In the aftermath of the 1898 Wilmington coup and massacre, the national media coverage of the event was shaped and carried forward in very specific, overtly discriminatory ways. That process began with a piece in the popular national magazine Collier’s by Alfred Waddell, one of the North Carolina white supremacists behind the Wilmington events. Waddell deemed those events a “race riot,” and his article, accompanied by H. Ditzler’s cover illustration of a rampaging mob of armed African Americans, became a definitive text in shaping national narratives and images of Wilmington. But even prior to the publication of Waddell’s article, the national media were more than willing to participate in creating those narratives, as exemplified by a November 5th New York Times article headlined “North Carolina Politics: The Combination of the White Voters to Resist the Possibility of Negro Domination.”

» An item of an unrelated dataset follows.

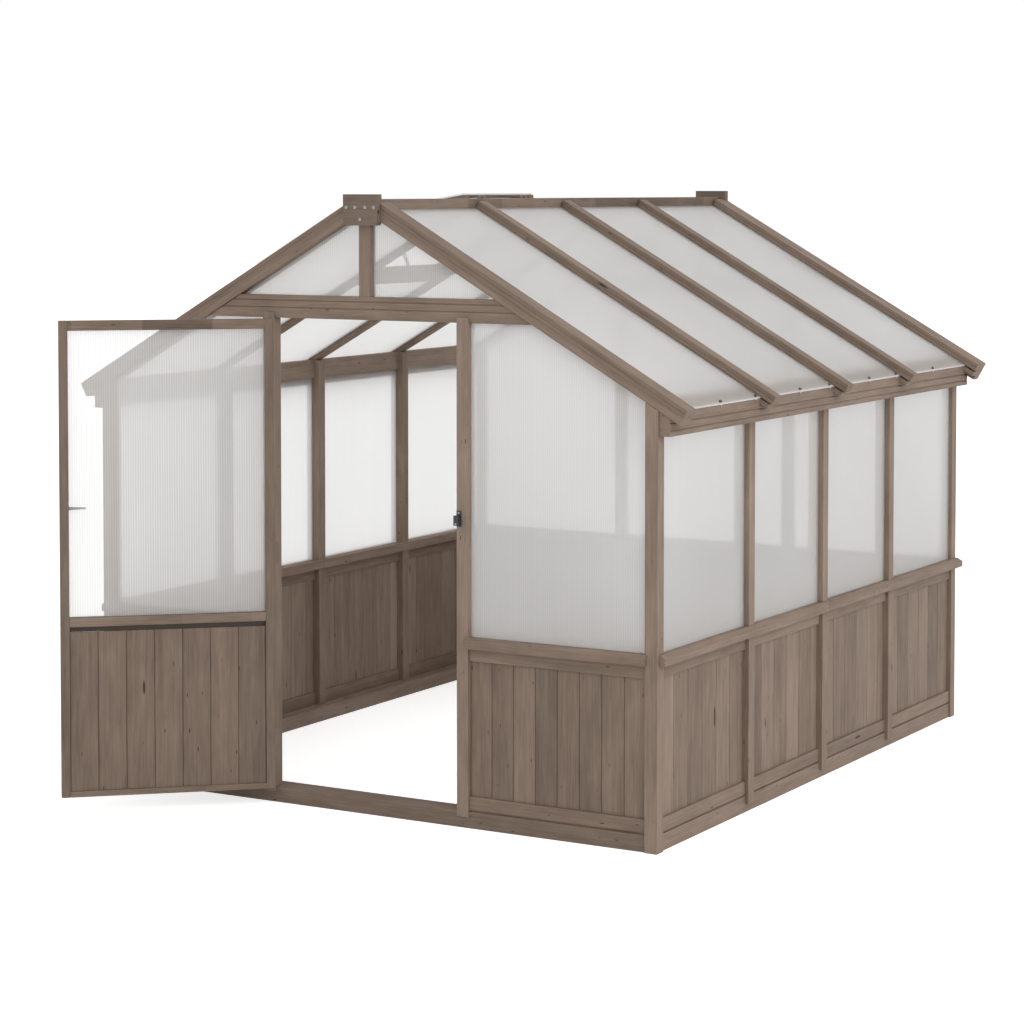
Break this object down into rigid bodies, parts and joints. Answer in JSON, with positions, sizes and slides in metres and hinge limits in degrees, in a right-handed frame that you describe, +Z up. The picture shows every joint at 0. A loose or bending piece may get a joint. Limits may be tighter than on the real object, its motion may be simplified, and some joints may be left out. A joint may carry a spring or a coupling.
{
  "type": "greenhouse",
  "caption": "Gabled wooden greenhouse with boarded lower walls, twin-wall glazing, a hinged half-glazed door with a turning latch, and an opening roof vent.",
  "frame": {"origin": "the middle of the underside of the front base rail, in the centre plane of the front corner posts", "axes": "+X to the right seen from the door end, +Y toward the back, +Z up"},
  "size_m": [2.664, 3.5341, 2.3142],
  "materials": {
    "timber": "matt",
    "polycarbonate": "translucent",
    "steel": "zinc plated",
    "black_metal": "satin"
  },
  "bodies": {
    "house": {"base_rail_front": "timber", "base_rail_rear": "timber", "base_rail_left": "timber", "base_rail_right": "timber", "corner_posts": "timber", "door_jambs": "timber", "rear_studs": "timber", "lower_studs": "timber", "upper_studs": "timber", "bottom_rails": "timber", "apron_rails": "timber", "boards_front": "timber", "boards_left": "timber", "boards_right": "timber", "boards_rear": "timber", "sills_front": "timber", "sills_left": "timber", "sills_right": "timber", "sill_rear": "timber", "wall_glazing_front": "polycarbonate", "wall_glazing_left": "polycarbonate", "wall_glazing_right": "polycarbonate", "wall_glazing_rear": "polycarbonate", "header_beams": "timber", "king_posts": "timber", "gable_glazing": "polycarbonate", "wall_plates": "timber", "eave_beam_left": "timber", "eave_beam_right": "timber", "ridge_board": "timber", "barge_rafters": "timber", "rafters_left": "timber", "rafters_right": "timber", "barge_caps": "timber", "rafter_caps_left": "timber", "rafter_caps_right": "timber", "roof_glazing_left": "polycarbonate", "roof_glazing_right": "polycarbonate", "sheet_clips": "steel", "apex_plates": "timber", "apex_bolts": "steel", "vent_curb": "timber", "vent_hinges_roof": "steel", "stay_peg": "steel", "door_hinges_jamb": "steel", "latch_keeper": "black_metal", "keeper_screws": "steel"},
    "door": {"door_stiles": "timber", "door_rails": "timber", "door_boards": "timber", "door_glazing": "polycarbonate", "door_hinges_leaf": "steel", "latch_plate": "black_metal"},
    "latch": {"latch_lever": "black_metal"},
    "vent": {"vent_frame": "timber", "vent_glazing": "polycarbonate", "vent_hinges_leaf": "steel", "stay_bracket": "steel"},
    "stay": {"vent_stay": "steel"}
  },
  "joints": [
    {"name": "door_swing", "type": "hinge", "parent": "house", "child": "door", "pos_m": [-0.4005, -0.0305, 0.95], "axis": [0, 0, 1], "range_deg": [-10, 137.8]},
    {"name": "latch_turn", "type": "hinge", "parent": "door", "child": "latch", "pos_m": [-0.97561, -0.5567, 1.138], "axis": [0.6717, -0.7408, 0], "range_deg": [0, 90]},
    {"name": "vent_tilt", "type": "hinge", "parent": "house", "child": "vent", "pos_m": [-0.049, 1.079, 2.29424], "axis": [0, 1, 0], "range_deg": [-20, 0]},
    {"name": "stay_turn", "type": "hinge", "parent": "vent", "child": "stay", "pos_m": [-0.56695, 1.079, 2.17816], "axis": [0, 1, 0], "range_deg": [0, 20]}
  ],
  "couplings": [
    {"joint": "stay_turn", "follows": "vent_tilt", "ratio": -1}
  ]
}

Media coverage of other 20th century riots followed a very similar pattern. In the months leading up to the horrific 1921 Tulsa massacre, the Tulsa Tribune published a series of inflammatory articles about the city’s supposed African American crime spree, arguing for example that “the people of Tulsa are becoming awake to conditions that are no longer tolerable” and noting casually that “Tulsa enjoyed a brief respite following the lynching of Roy Belton.” And the day after the controversial May 30th encounter between African American Dick Rowland and 17 year old white elevator operator Sarah Page, the Tribune ran a front-page story headlined “Nab Negro for Attacking Girl in Elevator.” When rampaging white mobs went far further, destroying the city’s African American community of Greenwood, the dominant media coverage—first in Tulsa, and then nationwide—once again framed the events as a “race riot,” a tragic but necessary response to African American violence and destructiveness.

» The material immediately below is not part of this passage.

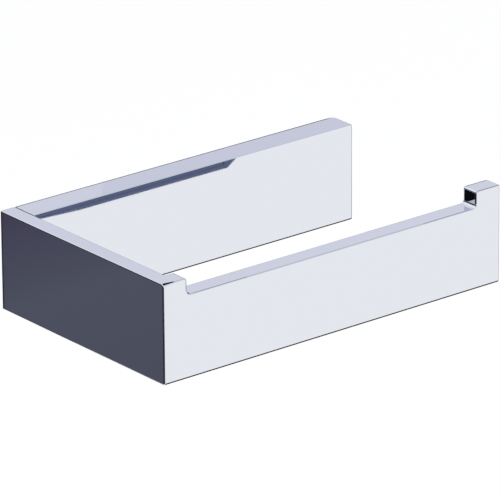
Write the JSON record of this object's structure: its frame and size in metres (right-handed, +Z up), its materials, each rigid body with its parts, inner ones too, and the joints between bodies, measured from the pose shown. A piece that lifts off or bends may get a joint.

The specific circumstances and histories that contributed to the current, unfolding events in Baltimore—like those in each of these past moments, and those in Ferguson half a year ago—are distinct, specific, and need their own attention and analysis. But the national media coverage of this latest round of “riots” has echoed and amplified such longstanding narratives. Peaceful protests, such as the gathering of more than 10,000 residents in the immediate aftermath of Freddie Gray’s funeral, have been overlooked or ignored in favor of a focus on violent actions. Unfounded rumors and allegations, such as the notion that Baltimore street gangs were uniting to attack police officers or that Freddie Gray broke his own spine prior to entering the police van, have been reported as reliable possibilities or even fact. The most shocking and extreme images have been used again and again as representations of days’ worth of events undertaken by tens of thousands of individuals. Terms like “thugs” have been thrown around by everyone from minor media pundits to the President.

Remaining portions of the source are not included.